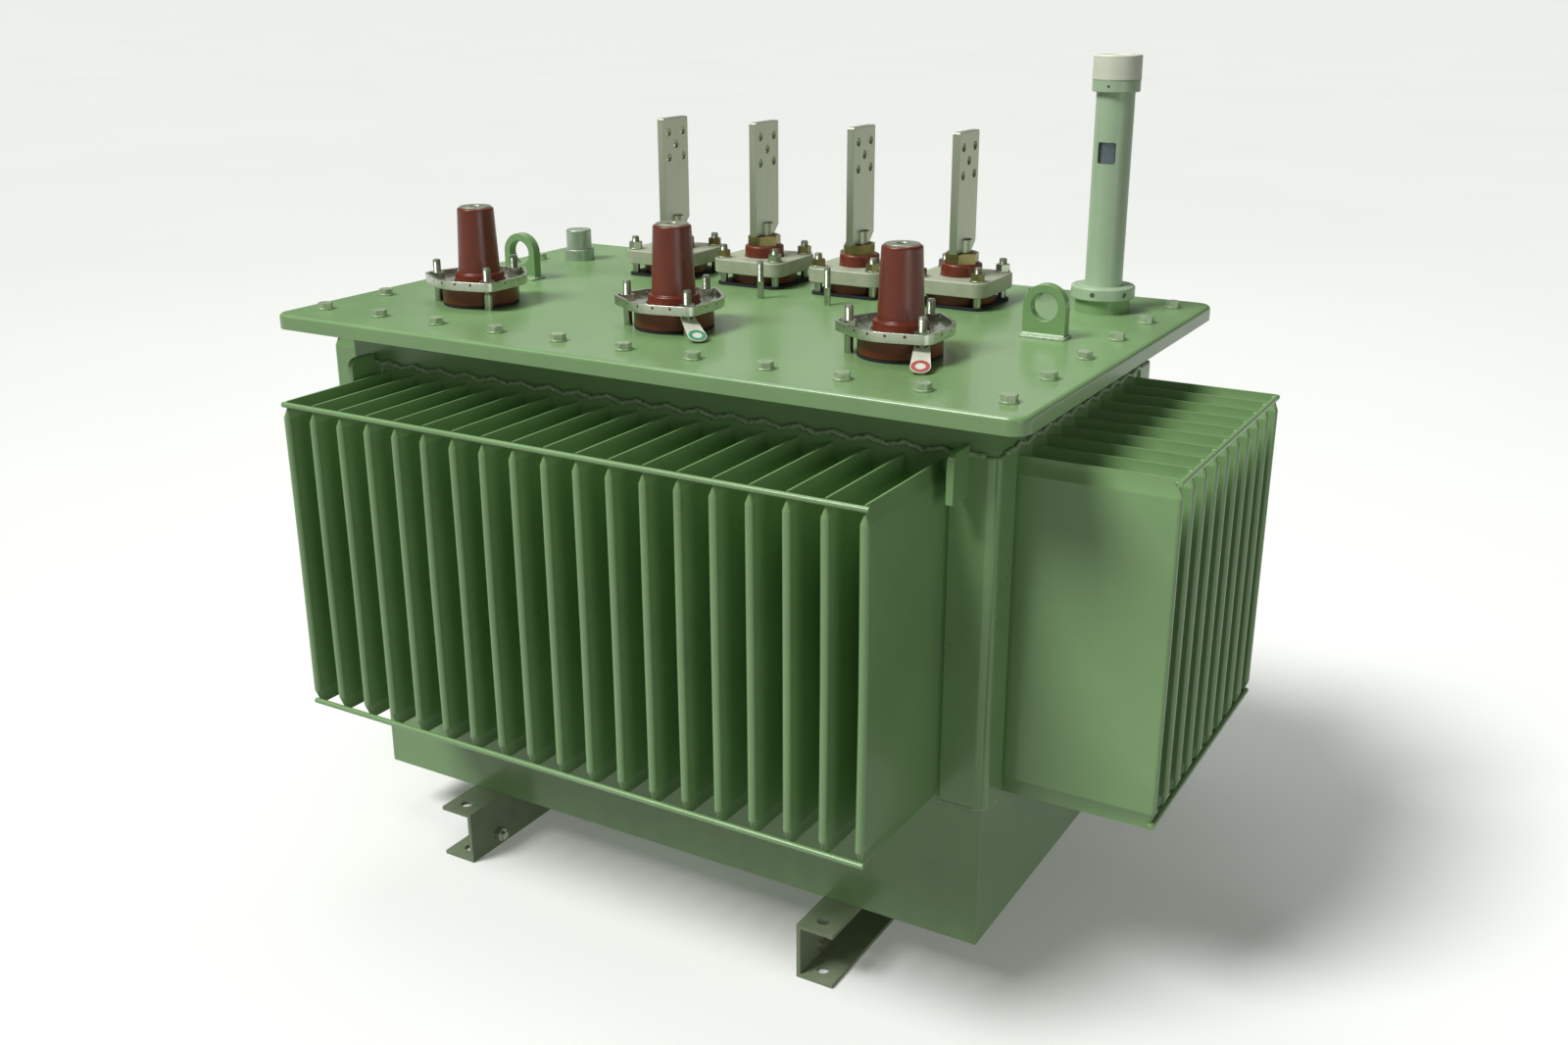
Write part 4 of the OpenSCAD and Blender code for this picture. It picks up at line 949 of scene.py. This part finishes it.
# tap changer: gland and cap
tap = {"gland": 0.0255, "glandTop": 0.019, "shaft": 0.00705, "cap": 0.0215, "capFoot": 0.0193,
       "capTop": 0.0523, "capBore": 0.0185, "capCeiling": 0.0493, "tail": -0.032, "tailRadius": 0.016}
gland = lathe("tapGland", [
    (tap["shaft"], tap["tail"], 0), (tap["tailRadius"], tap["tail"], 0.001), (tap["tailRadius"], 0, 0),
    (tap["gland"], 0, 0),
    (tap["gland"], tap["glandTop"], 0.002), (tap["shaft"], tap["glandTop"], 0),
    (tap["shaft"], tap["tail"], 0)], tapCentre, 56)
finishPiece(gland, finish["dullZinc"], stands=["tap_gland"])
tapCap = lathe("tapCap", [
    (0, tap["capCeiling"], 0), (tap["capBore"], tap["capCeiling"], 0), (tap["capBore"], tap["capFoot"], 0),
    (tap["cap"], tap["capFoot"], 0.0005), (tap["cap"], tap["capTop"], 0.003), (0, tap["capTop"], 0)],
    tapCentre, 56)
finishPiece(tapCap, finish["dullZinc"], "tap_cap", ["tap_cap"])
print("tap changer done")


# CAD nodes whose shape is kept, with their edges rounded
softened = {   # CAD node: piece, edge radius, finish, slot, body
    "earth_bolts": ("earthBolts", 0.0005, "zinc", "zinc_plated_steel", "tank"),
    "rating_plate": ("ratingPlate", 0.0004, "plate", "blank_plate", "tank"),
    "drain_valve": ("drainValve", 0.0008, "enamel", "green_paint", "tank"),
    "drain_gate": ("drainGate", 0.0004, "brass", "brass", "drain_gate"),
    "drain_handwheel": ("drainHandwheel", 0.0009, "iron", "handwheel_iron", "drain_handwheel"),
}
for node, (name, edge, tone, slot, body) in softened.items():
    piece = takeNode(node, name)
    soften(piece, edge)
    finishPiece(piece, finish[tone], body, [node])

# CAD nodes that stay as they are, most of them inside
stay = {
    "cover_gasket": "nitrile", "bushing_gaskets": "nitrile", "cap_seal": "nitrile", "phase_tags": "tagWhite",
    "sight_glass": "clear", "level_float": "indicator", "tap_spindle": "brass", "tap_selector": "board",
    "core": "steel", "core_clamps": "steel", "lv_windings": "winding", "hv_windings": "winding",
    "coil_rings": "board", "leads": "tinned"}
for node, key in stay.items():
    piece = frame["nodes"][node]
    if not piece.material_slots:
        piece.data.materials.append(None)
    for slot in piece.material_slots:
        slot.material = finish[key]
print("CAD nodes finished:", len(stay))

▸ Task prompt: Reproduce the listing shown above in its entirety, exactly.

▸ Finished exercise:
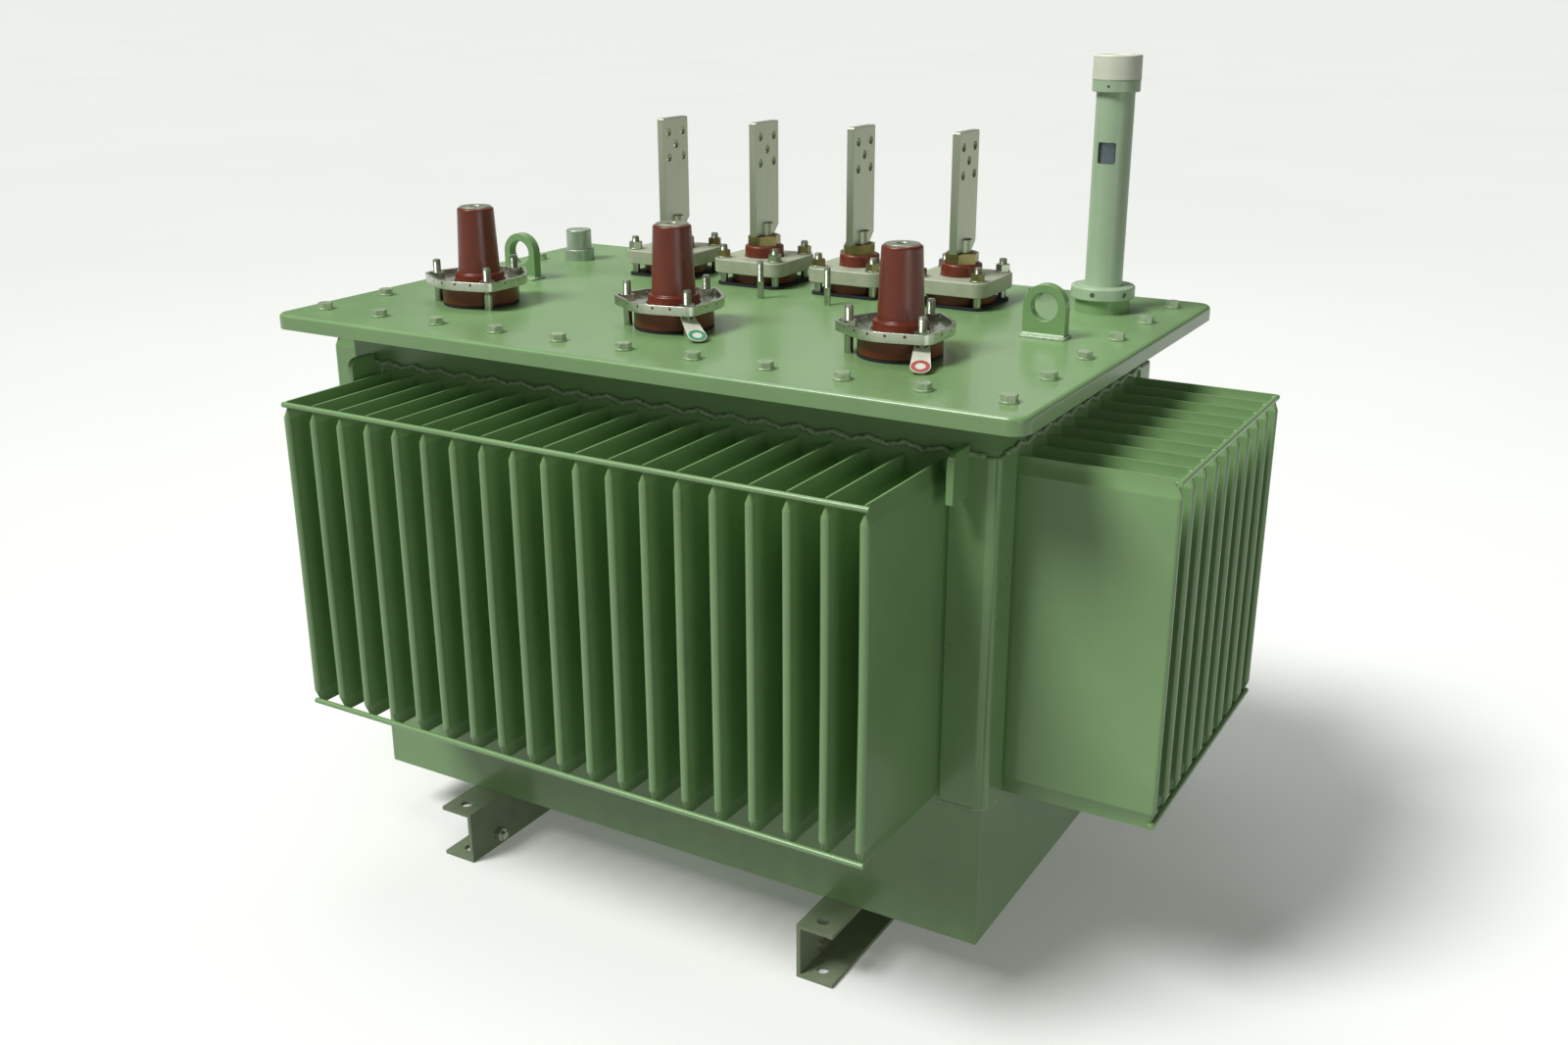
Write part 4 of the OpenSCAD and Blender code for this picture. It picks up at line 949 of scene.py. This part finishes it.
# tap changer: gland and cap
tap = {"gland": 0.0255, "glandTop": 0.019, "shaft": 0.00705, "cap": 0.0215, "capFoot": 0.0193,
       "capTop": 0.0523, "capBore": 0.0185, "capCeiling": 0.0493, "tail": -0.032, "tailRadius": 0.016}
gland = lathe("tapGland", [
    (tap["shaft"], tap["tail"], 0), (tap["tailRadius"], tap["tail"], 0.001), (tap["tailRadius"], 0, 0),
    (tap["gland"], 0, 0),
    (tap["gland"], tap["glandTop"], 0.002), (tap["shaft"], tap["glandTop"], 0),
    (tap["shaft"], tap["tail"], 0)], tapCentre, 56)
finishPiece(gland, finish["dullZinc"], stands=["tap_gland"])
tapCap = lathe("tapCap", [
    (0, tap["capCeiling"], 0), (tap["capBore"], tap["capCeiling"], 0), (tap["capBore"], tap["capFoot"], 0),
    (tap["cap"], tap["capFoot"], 0.0005), (tap["cap"], tap["capTop"], 0.003), (0, tap["capTop"], 0)],
    tapCentre, 56)
finishPiece(tapCap, finish["dullZinc"], "tap_cap", ["tap_cap"])
print("tap changer done")


# CAD nodes whose shape is kept, with their edges rounded
softened = {   # CAD node: piece, edge radius, finish, slot, body
    "earth_bolts": ("earthBolts", 0.0005, "zinc", "zinc_plated_steel", "tank"),
    "rating_plate": ("ratingPlate", 0.0004, "plate", "blank_plate", "tank"),
    "drain_valve": ("drainValve", 0.0008, "enamel", "green_paint", "tank"),
    "drain_gate": ("drainGate", 0.0004, "brass", "brass", "drain_gate"),
    "drain_handwheel": ("drainHandwheel", 0.0009, "iron", "handwheel_iron", "drain_handwheel"),
}
for node, (name, edge, tone, slot, body) in softened.items():
    piece = takeNode(node, name)
    soften(piece, edge)
    finishPiece(piece, finish[tone], body, [node])

# CAD nodes that stay as they are, most of them inside
stay = {
    "cover_gasket": "nitrile", "bushing_gaskets": "nitrile", "cap_seal": "nitrile", "phase_tags": "tagWhite",
    "sight_glass": "clear", "level_float": "indicator", "tap_spindle": "brass", "tap_selector": "board",
    "core": "steel", "core_clamps": "steel", "lv_windings": "winding", "hv_windings": "winding",
    "coil_rings": "board", "leads": "tinned"}
for node, key in stay.items():
    piece = frame["nodes"][node]
    if not piece.material_slots:
        piece.data.materials.append(None)
    for slot in piece.material_slots:
        slot.material = finish[key]
print("CAD nodes finished:", len(stay))